Massive attack! – And the Icelandic young blades, deprived of beer (you can’t buy it anywhere) but awash with whisky, smash the shit out of each other in Reykjavik Exhibition Hall on the night the band play. The blood gets on your shoes as broken bottles hit vacant faces and life suddenly seems cheap. I’d seen London dancehalls erupt but not like this, not with such hatred.  This is drunkenness blinded by the light; all reason extinguished by a 50 per cent proof flood and some hard-assed Stranglers sounds.

It must be the raw shark.       

Applejack attack!On the final morning  – or was it night? – of our stay, a pony trek has been arranged for the whole party. A small band of pissheads and I opt instead for some extra hours in our luxury hotel rooms followed by a long, slow comfortable, swim up against the pool. Besides, horse-riding seems far too hazardous a pursuit after a night – or was it day? – of skuldruggery.

However, I badly sprain my ankle after treading awkwardly on one of the stairs leading down to the hotel pool. At least, that’s what the doctor tells me three hours later after checking my X-rays in Reykjavik General.

What a klutz. I’m supposed to be looking after everyone, getting them on the coach to the airport, checking them in, attempting to prevent them getting too pissed in the airport bar. And now, here I am, a cripple who can’t walk without assistance. They even radio Heathrow on the flight back to ensure there’s a wheelchair waiting for me.

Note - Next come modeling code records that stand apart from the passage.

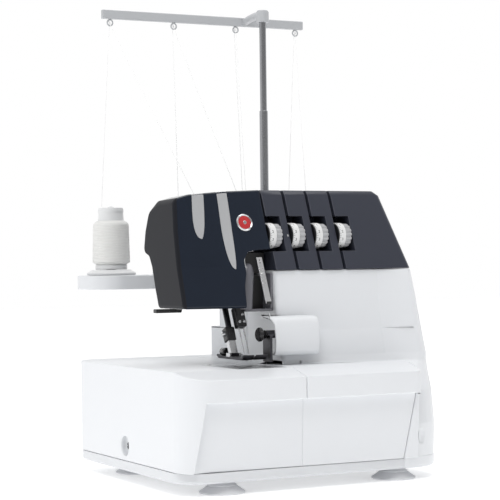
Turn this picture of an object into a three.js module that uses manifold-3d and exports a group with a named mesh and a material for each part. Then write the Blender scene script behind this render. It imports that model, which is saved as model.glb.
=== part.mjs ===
// Four-thread serger overlock machine, in millimetres, +Z up.
// Shapes are drawn in the machine's own drawing frame: X to the right, -Y to the front, Z = 0 on the table.
// The whole machine then moves so that its origin is the centre of the underside of its bounding box.
import * as THREE from "three";
import { mergeVertices } from "three/addons/utils/BufferGeometryUtils.js";
import Module from "manifold-3d";

const wasm = await Module();
wasm.setup();

// ---------- driving dimensions ----------
const LEFT = -152;
const RIGHT = 151;
const FRONT = -129;
const REAR = 153;
const BED_LOW = 11.5;
const PAN_TOP = 22;
const BED_TOP = 117;
const BAND_LOW = 88;
const COLUMN_LEFT = -13;
const COLUMN_REAR = 88.5;
const COLUMN_TOP = 211;
const HOUSING_TOP = 293;
const WALL = 3;
const GAP = 0.3;
const COVER_SEAM = -24.3;
const HALF_SEAM_Y = 20;
const ORIGIN_X = -8;
const ORIGIN_Y = -29;

const NEEDLE = { x: -52, y: -50, z: 141 };
const PRESSER = { x: -61, y: -35.5, z: 153 };
const LEAN = THREE.MathUtils.degToRad(24);

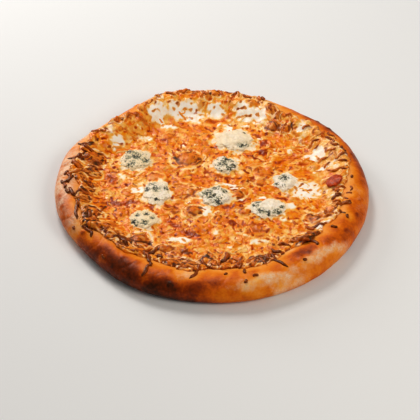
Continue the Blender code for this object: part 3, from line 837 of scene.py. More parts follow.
# %% Blisters and browned clumps
# x and y in cm, radius in mm, height in mm: bumps shared with the solids
BLISTERS = (
    (-11.4, 3.7, 9, 1.6), (-11.4, 1.5, 7, 1.2), (-2.4, 4.0, 13, 1.2), (-1.3, -1.1, 7, 1.2),
    (-1.6, -3.7, 7, 1.4), (3.1, -3.6, 6, 1.3), (6.1, 9.0, 7, 1.4), (7.3, 8.3, 5, 1.0),
    (-11.0, -4.6, 8, 1.3), (-6.6, -8.0, 9, 1.6), (8.3, -7.9, 9, 1.3), (9.4, -4.8, 7, 1.2),
    (2.4, -1.5, 6, 1.0), (8.6, -0.6, 12, -0.6), (-2.0, 11.0, 10, -0.6), (3.4, 10.9, 9, -0.6),
    (-5.2, 10.8, 8, -0.5),
)
# blisters too low for the solids, in the same form
LOW_BLISTERS = (
    (-2.7, -0.9, 11, 0.7), (4.6, 0.6, 6, 0.6), (3.2, 0.4, 4, 0.6), (2.4, 4.4, 5, 0.5),
    (0.3, 1.7, 6, 0.5), (-5.4, 1.3, 7, 0.6), (5.0, 2.0, 9, 0.6), (-7.9, -0.9, 6, 0.6),
    (0.8, -5.0, 7, 0.7), (4.2, -6.5, 9, 0.6), (-3.4, -9.4, 8, 0.9), (-0.6, -9.8, 6, 0.8),
    (2.2, -9.9, 6, 0.9), (5.4, -9.0, 6, 0.8), (-8.8, -9.4, 7, 0.9), (10.7, 7.2, 6, 0.8),
    (11.6, 4.9, 5, 0.8), (-9.9, 8.9, 6, 0.8), (-9.8, -6.7, 7, 1.2), (-8.3, -7.3, 6, 1.1),
    (-11.1, -6.0, 6, 1.0), (-11.9, -1.6, 6, 0.9), (-12.0, -3.1, 5, 0.9), (-7.6, -9.4, 6, 1.1),
    (-5.2, -10.2, 6, 1.0), (-1.9, -11.0, 6, 1.0), (3.9, -10.4, 6, 1.0),
)
# clumps of shreds that browned to domes: x and y in cm, radius and height in mm, brownness
CLUMPS = (
    (-3.3, -10.9, 8, 1.7, 1.15), (-1.9, -11.3, 7, 1.6, 1.15), (-0.6, -10.5, 6, 1.2, 0.9),
    (0.3, -10.9, 4, 1.2, 1.1), (1.5, -10.5, 4, 1.1, 1.0), (2.6, -10.2, 4, 1.0, 0.9),
    (3.6, -11.2, 4, 1.3, 1.2), (4.7, -10.7, 5, 1.3, 1.2), (8.6, -8.2, 8, 1.6, 1.2),
    (7.3, -7.9, 6, 1.2, 0.9), (9.8, -4.8, 6, 1.3, 1.1), (10.9, -5.0, 4, 1.2, 1.0),
    (-6.6, -7.6, 9, 1.8, 1.15), (-7.8, -8.8, 6, 1.4, 1.1), (-9.2, -8.2, 5, 1.2, 1.0),
    (-10.7, -7.0, 6, 1.3, 1.1), (-11.7, -5.1, 5, 1.2, 1.15), (-11.2, -4.4, 6, 1.2, 1.0),
    (-11.5, 3.6, 10, 1.4, 1.0), (-12.0, -2.5, 5, 1.1, 1.1), (-8.2, 1.5, 5, 0.9, 0.7),
    (-9.4, 1.9, 5, 0.9, 0.8), (-1.8, -3.8, 8, 1.0, 0.9), (3.1, -3.9, 6, 1.1, 0.85),
    (2.6, -1.0, 8, 0.9, 0.8), (-2.0, -1.0, 5, 0.8, 0.7), (-2.3, 4.1, 11, 0.9, 0.6),
    (0.2, 1.5, 5, 0.7, 0.6), (-3.1, -2.2, 6, 0.8, 0.7), (4.6, -7.6, 6, 0.8, 0.7),
    (-0.3, 7.6, 6, 0.7, 0.6), (4.3, 2.7, 6, 0.8, 0.65), (-8.5, -3.9, 7, 0.9, 0.7),
    (8.0, 2.9, 5, 0.8, 0.7), (-4.2, 7.6, 6, 0.8, 0.7), (1.0, -7.6, 6, 0.8, 0.6),
    (3.9, -5.3, 5, 0.9, 0.7), (-4.1, -0.4, 5, 0.8, 0.6), (7.6, 8.5, 5, 1.1, 1.1),
    (6.3, 9.2, 8, 1.0, 0.8), (-10.4, 7.8, 5, 0.8, 0.8), (-9.4, 9.2, 5, 0.9, 1.1),
)
CLUMP_RISE = 1.5
SHARED_RISE = 0.5
ROUND_ASPECT = 0.85
rows = [(x, y, size, SHARED_RISE * rise, 1.0, 0.0) for x, y, size, rise in BLISTERS if rise > 0]
rows += [(x, y, size, rise, 0.85, 0.0) for x, y, size, rise in LOW_BLISTERS]
rows += [(x, y, size, CLUMP_RISE * rise, tone, 0.5) for x, y, size, rise, tone in CLUMPS]
blisters = [
    (x * CM, y * CM, size * MM, rise * MM, tone, ROUND_ASPECT, turn)
    for x, y, size, rise, tone, turn in rows
]
print("blisters and clumps placed by hand:", len(blisters))

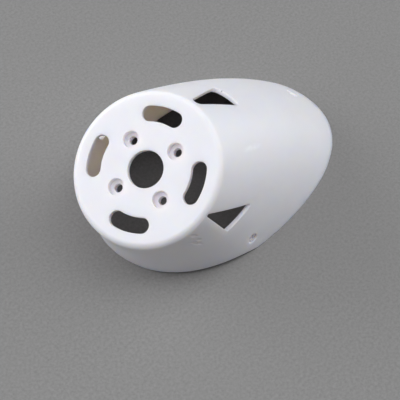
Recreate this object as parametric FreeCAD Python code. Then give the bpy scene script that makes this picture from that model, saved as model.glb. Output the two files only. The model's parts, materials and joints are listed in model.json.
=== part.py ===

It’s a glorious Megan moment.

Jean pushes me in the wheelchair when we get to Heathrow. I’m surprised and a little flattered, but also have a vague fear that he’ll whip it away as I try to sit down. That would’ve been stretching the boundaries of taste way too far.

But I’d have laughed.

Out loud.

Heart Attack! – One of the reporters – pissed morning, noon and night – is the inadvertent clown of the party because he’s a bit of a toff who works on a national gossip column, carries a silver-topped cane and is too drunk to care. On the plane journey home, JJ bets that nobody can drink the full bottle of whisky he has in his bag in half an hour and the toff volunteers, pouring the lot down his throat in fifteen minutes, with a little help from his friends. He also needs a wheelchair at the other end.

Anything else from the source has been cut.